Makanya salah besar bila bicara Indonesia tapi meniadakan bahasan tentang masyarakat Islam. Kesalahan Itulah yang pernah dilakukan Almarhum Mantan Presiden Soeharto. Meskipun diakhir kekuasaannya beliau sempat mengakomodasi kekuatan politik Islam, namun akhirnya tumbang juga.

Bahkan secara historis, Islam merupakan faksi pertama yang mengalami kejayaan dan kemajuan secara politik. Gagasan Islam seperti dilansir Anthony Black, merupakan dobrakan yang menentukan dalam sejarah pemikiran manusia tentang politik dan masyarakat. Yaitu ketika Muhammad dan pengikutnya melahirkan sebuah konsep tentang ummah (masyarakat, bangsa) baru, yang memunculkan rasa kebangsaan dan satu bentuk komunitas internasional baru (Globalisme Islam: transnasionalisme).

Padahal, saat itu agama Yahudi telah mengkhotbahkan suatu tatanan hukum dan meliputi semua (etnis), sementara Kristen mendakwahkan persaudaraan spiritual (universal). Hanya saja, tak ada yang serius melirik kekuatan militer dan politik, keduanya tunduk dibawah paganisme. Sehingga datanglah Muhammad untuk mendakwahkan persaudaraan spiritual plus hukum yang merangkul semua suku-bangsa dan menyatakan bahwa kendali politik global harus diraih ummat Islam (Anthony Black, 2001).

Sayang, kondisi tersebut tak mampu dipertahankan para penerusnya dikemudian hari. Konflik internal dan perebutan otoritas semakin mengaburkan segalanya, memperumit, menggelapkan mata dan membawa ummat menuju tepian sejarah.

Menumpulkan ketajaman dan kepiawaian para saintis, pakar politik dan ketatanegaraan dalam melahirkan teori-teori politik (As-Siyasah) yang mampu menjelaskan dan menghadirkan kegemilangan masa lalu dalam realitas politik kekinian.

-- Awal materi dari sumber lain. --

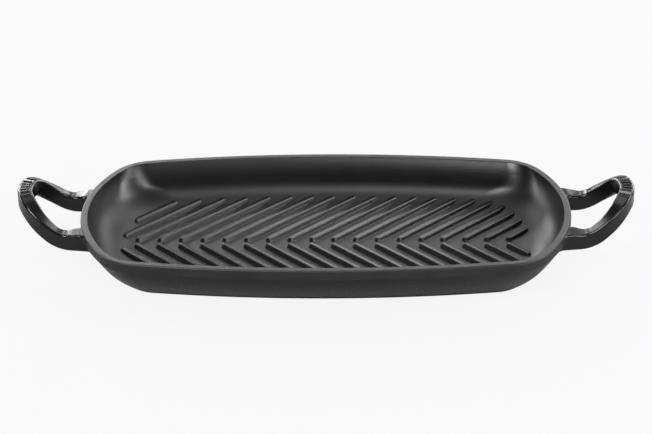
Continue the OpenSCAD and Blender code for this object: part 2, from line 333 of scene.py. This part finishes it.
# Ribs: one bar is modelled, then copied, stretched and laid in two rows
ribs = {
    "pitch": 0.01706,  # along the pan
    "angle": radians(45),
    "width": 0.005,
    "footWidth": 0.0060,
    "draft": radians(22),  # slope of the sides, from upright
    "topRound": 0.0008,
    "footFillet": 0.0004,
    "start": 0.043,  # the first chevron's point, from the left end of the rim
    "before": 4,  # ribs that start before it, cut short by the end of the floor
    "rowGap": 0.005,  # bare floor along the middle, between the rows
    "sideInset": 0.0195,  # where they end inside the rim's outline, sunk into the sides' fillet
    "endInset": 0.029,  # the same at the pan's ends
    "turns": 24,  # corners round a rib's plan
    "patternLength": 0.020,  # of the bar that is copied
}
ribHeight = ribHigh.z - ribLow.z


def roundEndedBar(name, length, profile, turns):
    # A circle whose right half is moved along, then inset and raised level by level
    deselectAll()
    radius = profile[0][0] / cos(pi / turns)
    bpy.ops.mesh.primitive_circle_add(vertices=turns, radius=radius, fill_type="NGON",
                                      rotation=(0, 0, pi / turns))
    bar = bpy.context.object
    bar.name = bar.data.name = name
    bpy.ops.object.transform_apply(rotation=True)  # so that no corner lies on x = 0
    bpy.ops.object.mode_set(mode="EDIT")
    selectWhere(lambda place: place.x > 0)
    bpy.ops.transform.translate(value=(length, 0, 0))
    bpy.ops.mesh.select_all(action="SELECT")
    for here, there in zip(profile, profile[1:]):
        bpy.ops.mesh.inset(thickness=here[0] - there[0], depth=there[1] - here[1])
    bpy.ops.object.mode_set(mode="OBJECT")
    return bar


def joinRow(name, row):
    deselectAll()
    for bar in row:
        bar.select_set(True)
    bpy.context.view_layer.objects.active = row[0]
    bpy.ops.object.join()
    piece = bpy.context.object
    piece.name = piece.data.name = name
    return piece


def barProfile(halfFoot, height, draft, footFillet, topRound):
    # Half widths and heights, from the outer edge of the foot's fillet to a little inside the top
    topShare = 0.75  # where that last ring lies: it keeps the top's shading flat
    footSteps, topSteps = 3, 4
    lean = draft * 180 / pi
    wallAt = lambda z: halfFoot - z * tan(draft)
    footRise = footFillet * (1 - sin(draft))
    fillet = arcPoints((wallAt(footRise) + footFillet * cos(draft), footFillet), footFillet, 270,
                       180 + lean, footSteps)
    topCentre = halfFoot - height * tan(draft) - topRound * tan((pi / 2 - draft) / 2)
    rounding = arcPoints((topCentre, height - topRound), topRound, lean, 90, topSteps)
    return fillet + rounding + [(topCentre * topShare, height)]


def crossings(start, angle, centre, radius):
    # How far along a line the circle is entered and left, or nothing if the line misses it
    along = Vector((cos(angle), sin(angle)))
    middle = (centre - start).dot(along)
    gap = (centre - start).length_squared - middle ** 2
    if gap >= radius ** 2:
        return None
    return middle - sqrt(radius ** 2 - gap), middle + sqrt(radius ** 2 - gap)


ribEnd = ribs["width"] / 2
ribY = ribs["rowGap"] / 2 + ribEnd
ribNumbers = range(-ribs["before"], ceil(2 * halfLength / ribs["pitch"]))
ribPlaces = [ribs["start"] - halfLength + number * ribs["pitch"] for number in ribNumbers]


def ribReach(x):
    # Where a rib starts and stops, measured from its chevron's point
    start = Vector((x, ribY))
    endLimit = outline["endBow"] - ribs["endInset"] - ribEnd
    sideLimit = outline["sideBow"] - ribs["sideInset"] - ribEnd
    left = crossings(start, ribs["angle"], -endCentre, endLimit)
    right = crossings(start, ribs["angle"], endCentre, endLimit)
    side = crossings(start, ribs["angle"], sideCentre, sideLimit)
    if not side or (x < -endCentre.x and not left) or (x > endCentre.x and not right):
        return 0, 0
    stop = side[1]
    if right and x + right[1] * cos(ribs["angle"]) > endCentre.x:
        stop = min(stop, right[1])
    return (0 if x > -endCentre.x or not left else max(0, left[0])), stop


ribShape = barProfile(ribs["footWidth"] / 2, ribHeight, ribs["draft"], ribs["footFillet"],
                      ribs["topRound"])
patternLength = ribs["patternLength"]
patternRib = roundEndedBar("patternRib", patternLength, ribShape, ribs["turns"])


def ribRow(name, side, node):
    row = []
    for x in ribPlaces:
        first, last = ribReach(x)
        if last - first <= ribs["width"]:
            continue
        deselectAll()
        patternRib.select_set(True)
        bpy.context.view_layer.objects.active = patternRib
        bpy.ops.object.duplicate(linked=False)
        rib = bpy.context.object
        bpy.ops.object.mode_set(mode="EDIT")
        selectWhere(lambda place: place.x > patternLength / 2)
        bpy.ops.transform.translate(value=(last - first - patternLength, 0, 0))
        bpy.ops.object.mode_set(mode="OBJECT")
        angle = ribs["angle"]
        rib.rotation_euler = (0, 0, side * angle)
        rib.location = (x + first * cos(angle), side * (ribY + first * sin(angle)), floorZ)
        bpy.ops.object.transform_apply(location=True, rotation=True)
        row.append(rib)
    piece = joinRow(name, row)
    finishPiece(piece)
    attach(piece, "root")
    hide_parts(node)
    print(name, "has", len(row), "ribs")
    return piece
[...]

Sementara itu, keberhasilan Islam politik modern dimanapun; baik itu revolusi Iran maupun kemenangan fenomenal partai AKP di Turki merupakan ijtihad politik yang ditunjang oleh faktor kepiawaian para saintis, politisi, pakar politik dan ketatanegaraan dalam menerjemahkan filsafat politik klasik Islam kedalam idiom-idiom politik modern dengan tidak menyisihkan nilai-nilai keislamannya.

* * * * * * *

Sebagai partai Islam yang paling fenomenal dengan lonjakan jumlah suara hingga lima kali lipat pada pemilu 2004, PKS merupakan partai Islam pertama yang berhasil menerjemahkan tradisi politik klasik Islam dalam idiom-idiom politik modern.

Berangkat dari keberhasilan ini maka usulan keterbukaan bagi format masa depan PKS patut dipertimbangkan kembali, mengingat upaya ini justru malah akan mengingkari khittah perjuangan plus melupakan besarnya potensi ummat Islam.

Apalagi kalau hanya sebatas untuk merubah image partai. PKS sebetulnya sudah cukup berhasil dalam membangun citra baik partai hanya saja, supaya tersebut tinggal diperluas kesemua kalangan ummat dan tidak hanya sebatas kader partai. Artinya bahwa kedepan PKS perlu menjadi partai yang terbuka bagi ummat Islam, sedang untuk terbuka bagi selain ummat Islam perlu dipertimbangkan.

Sebagai partai dakwah, PKS tentunya tidak lupa dengan transformasi dakwah nabi Muhammad (tauhidul risalah) yang secara bertahap dan penuh kesabaran berusaha terlebih dahulu menyatukan potensi ummat. Sebelum akhirnya mendirikan negara Madinah (marhalah tamkin) yang menjunjung tinggi prinsip-prinsip keterbukaan bagi semua golongan (tauhidul uswah).

Dalam tradisi dan sejarah perjuangan Islam, Madinah merupakan simbol dari puncak pencapaian spiritual-dakwah (at-tauhid) masyarakat Islam yang memuat seluruh esensi ajaran Islam. Yaitu pandangan hidup (world view) yang meyakini kesatuan penciptaan (unity of creation), kesatuan kemanusian (unity of mankind), kesatuan tuntunan hidup (unity of quidance), kesatuan tujuan hidup (unity of purpose of life), yang secara keseluruhan merupakan derivasi dari kesatuan ke-Tuhanan (Unity Of Godhead).

Demikianlah proses penataan masyarakat Islam (takwinul ummat), bertransformasi secara bertahap hingga akhirnya terbentuk sebuah tatanan masyarakat yang tertata secara baik (khairu ummat) dengan penuh kedamaian, kesejahteraan (as-salaam), kesetaraan sosial (al-Musawa), keadilan (al-adalah) dan kasih sayang (iysq).